Understanding Medicare’s nursing home rating system
If your aging parent cannot care for himself or herself, moving into a nursing home may make sense. Because you want your mother or father to be in good hands, though, you must realize that not all nursing homes offer the same level of care.
To provide insight into the quality of long-term care facilities, Medicare officials regularly rate nursing homes. Therefore, you may want to refer to Medicare’s star-based rating system when deciding which nursing home is right for your elderly loved one. While it does not tell you everything you need to know about the nursing home, Medicare’s star rating system is a good place to begin your research. Still, because the system can be a bit confusing, you must understand how it works.
Nursing home residents are prone to many medical complications. Accordingly, the Medicare rating system considers a facility’s health inspections over a three-year period. As part of this review, officials examine medication administration, food preparation and storage, patient hygiene and other health-related matters.

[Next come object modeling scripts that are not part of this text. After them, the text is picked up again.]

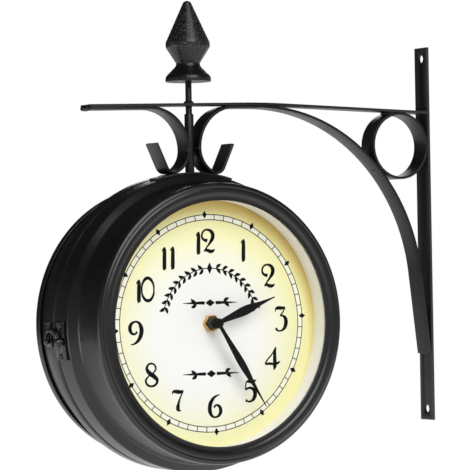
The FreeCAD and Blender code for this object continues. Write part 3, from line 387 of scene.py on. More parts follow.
# Each face's enamel sets its gradient's middle so that the painted bezel shadow falls on that face's upper
# right edge.
DIAL_ENAMELS_WITH_PAINTED_SHADOW = {"front": DialEnamel("sprayed_front_dial_enamel", "dial_enamel"),
           "rear": DialEnamel("sprayed_rear_dial_enamel", "dial_enamel", (-203.4, -71.5))}
GLASS = Pane("clear_float_glass", "window_glass")


# ---- shapes -----------------------------------------------------------------------------

@dataclass(frozen=True)
class Corner:
    """A corner of a turned outline.

    ease rounds the corner by cutting that far back along both edges. arc gives the radius
    of an arc that leads to the corner, and side is 1 where the arc turns left.
    """

    radius: float
    height: float
    ease: float = 0.0
    arc: float = 0.0
    side: int = 1


def vertices_in(geometry: Iterable[Any]) -> list[bmesh.types.BMVert]:
    """The vertices among an operator's results."""
    return [item for item in geometry if isinstance(item, bmesh.types.BMVert)]


def bevel(mesh: Mesh, geometry: Sequence[Any], offset: float, affect: str, segments: int,
          clamp: bool = False) -> None:
    """Round vertices or edges off.

    Args:
        mesh: The mesh that holds them.
        geometry: The vertices or the edges.
        offset: How far back along the neighbouring edges the rounding starts.
        affect: VERTICES or EDGES.
        segments: Edges across the rounding.
        clamp: Whether roundings stop where they would meet.
    """
    bmesh.ops.bevel(mesh, geom=geometry, offset=offset, offset_type="OFFSET", affect=affect,
                    segments=segments, profile=0.5, material=-1, clamp_overlap=clamp)


def into_scene(thing: bpy.types.Object) -> bpy.types.Object:
    """Link an object to the scene and hand it back."""
    bpy.context.scene.collection.objects.link(thing)
    return thing


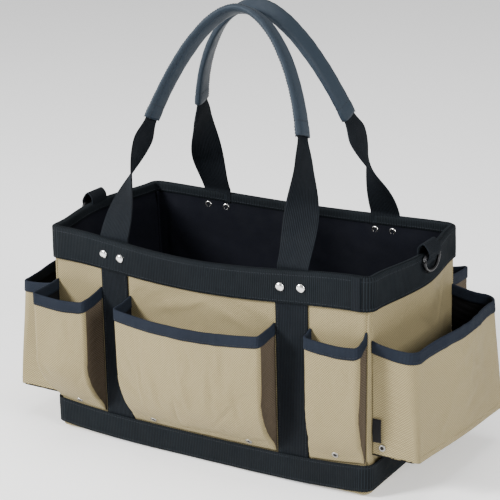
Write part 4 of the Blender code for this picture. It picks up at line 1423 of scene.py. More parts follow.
@dataclass
class Harness:
    """The two bands round the bag and the two straps under it."""

    wardrobe: Wardrobe
    ribs: Tree
    seams: StitchBook
    band_step: float = 0.55 * MM
    band_pitch: float = 2.2 * MM
    strap_pitch: float = STRIP_PITCH
    rib_depth: float = 0.16 * MM
    strap_bend: float = 4.3 * MM
    band_wave: float = 0.25 * MM
    seam_step: float = 3 * MM

    def build(self) -> None:
        """Make the bands, the straps and the joint of the top band."""
        self.top_band()
        self.foot_band()
        for sign, name in ((-1, "left_strap"), (1, "right_strap")):
            self.strap(name, sign * LAYERS.strap_place)
        self.band_end()

    def band(self, name: str, profile: list[tuple[float, float]], hang: bool, node: str) -> None:
        """A ribbed band right round the bag from a closed section.

        Args:
            name: Name of the piece.
            profile: Heights and distances out, anticlockwise round the section.
            hang: Whether the band follows the sag of the bag's foot.
            node: The solid that it stands for.
        """
        sides, along, run = SHAPE.loop(self.band_step)
        drop = SHAPE.loop_sag(sides, along) if hang else 0.0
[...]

Medicare’s rating system also looks at the quality of the nursing home. The facility’s quality of care is vitally important. If a facility has a high percentage of residents with any of the following, it is not likely to have a high-level quality rating:
- Unexpected hospital admissions
- Pressure sores
- Worsening mobility issues
Many nursing homes do not have enough staff to meet the needs of residents. Therefore, Medicare’s rating protocols require an accounting of the number of registered nurses at the facility. The system also looks at how many hours each day residents spend with nursing home staff.
The final rating
After gathering relevant information, Medicare officials assign a star rating using a five-star system. To decide how many stars are appropriate, officials begin with the nursing home’s health inspections. Then, they add or remove stars for both quality and staffing metrics.